When I woke up in the morning and my thick brown hair needed brushing, I would hear “SUE-Sue, your hair looks like an R-A-G-G M-O-P-P ragg mopp!  Let’s get that brush, honey bunch!” Points to anyone who gets the R-A-G-G M-O-P-P reference.

If we were getting ready to go somewhere, she would call:  “SUE-Sue!  Let’s go, kiddo!”  And off we would go, either to the grocery store or to the bank in her blue-green Chrysler Imperial, a car that was to me so beautiful and luxurious I was sure my grandparents were rich.  And Ynez herself was always stylish, not a brown bouffant hair out of place, lipstick perfect.  I never saw her wear pants in or out of her house, and she always wore heels, even though she had a hip deformity that must have made wearing those shoes painful. 

If I had been outside playing in the backyard until dusk, and needed a bath:  “SUE-Sue, you need a bath!  Shoo, kiddo!”; shoo being one of her favorite expressions.
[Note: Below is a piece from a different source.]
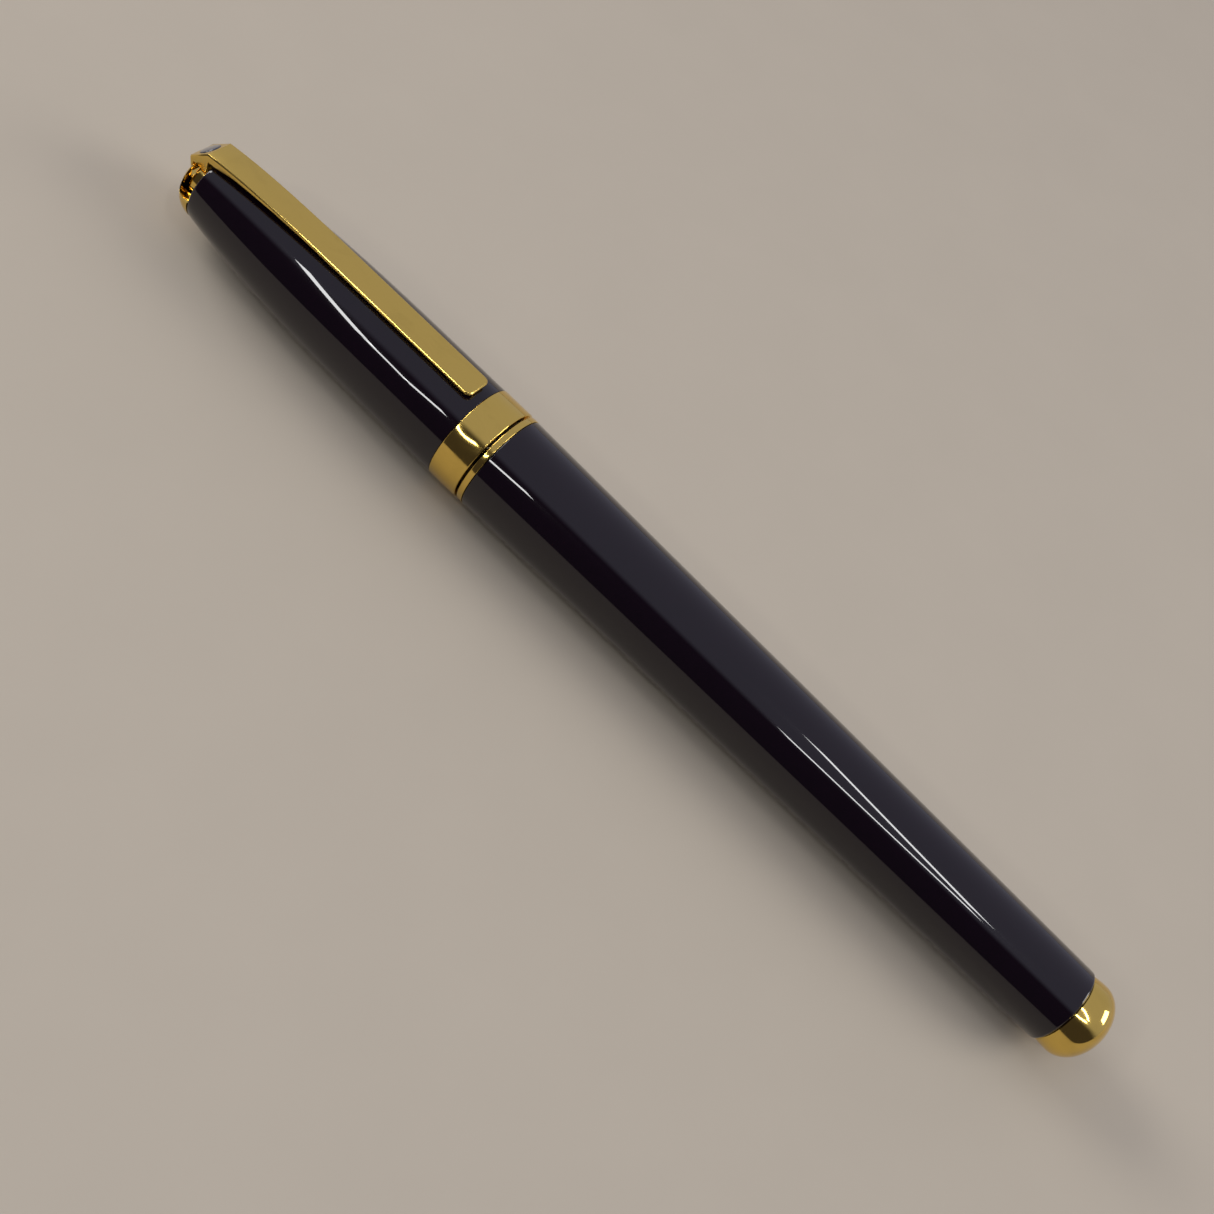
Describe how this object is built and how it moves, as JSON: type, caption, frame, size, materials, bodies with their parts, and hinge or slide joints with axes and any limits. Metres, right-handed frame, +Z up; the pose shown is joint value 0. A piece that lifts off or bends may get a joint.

She loved reading the Erma Bombeck and Ann Landers columns in the local newspaper, and if she found something particularly funny in them she would relate them, laughing hysterically until she became breathless.  We were all expected to understand exactly what she was saying when she couldn't talk.

Once my grandfather, H.B., came home from work, things would begin to wind down for the evening.  His was and is another voice that meant security…H.B was a little more reserved, and he could be stern.  He was an AVP in Finance for a local textile mill, and wore a suit and tie every single day of his life.  He even looked corporate in his pajamas.  However, under that stern, corporate exterior was a heart of mush.  My grandparents had a little Chihuahua mix named Butchie that they adored.  Every single night, my grandfather would pick Butchie up, take him into the kitchen and give him a little bowl of ice cream when I got one.  Pet chocolate marshmallow ice cream.  For the record, Butchie hated us grandchildren, and for the most part we gave him all the room he wanted.

In early 1966, my parents separated, and my mother took us home to Bell Avenue.  My grandfather paid extra attention to my brother, knowing that Lee missed our father.  I began to feel a little shunted aside.  However, I didn’t know how closely he was actually paying attention to me.  On television I had seen a little doll called “Twinkie”, manufactured by Marx.  She was a little rubber doll with rubber clothes and interchangeable wigs, and though I never said a word out loud, I wanted that doll.  Granddaddy must have seen the look on my face during a commercial, because several days later he came home from work and handed me a bag from a local department store.  He bought “Twinkie” for me.  He had the sweetness to give me something he knew I wanted but for which I wouldn’t ask.  I’ve never forgotten that.

Church was an integral part of their life.  Saturday nights would roll around and Grandmother would say, “Sue SUE, time to polish your shoes for church tomorrow!  And get a good bath and wash your hair!”  The next morning, we would get in the Imperial and drive the short distance to First Presbyterian, where Granddaddy was an elder and taught their Sunday School class.  I was always a little shy about going to the class for my age, so Grandmother would take my hand in her white-gloved one, walk me to Mrs. Goodnight’s class, and say – firmly – “Susan, don’t worry.  I’ll be here to get you.” I never doubted her.  To this day I can feel her gloved hand around mine.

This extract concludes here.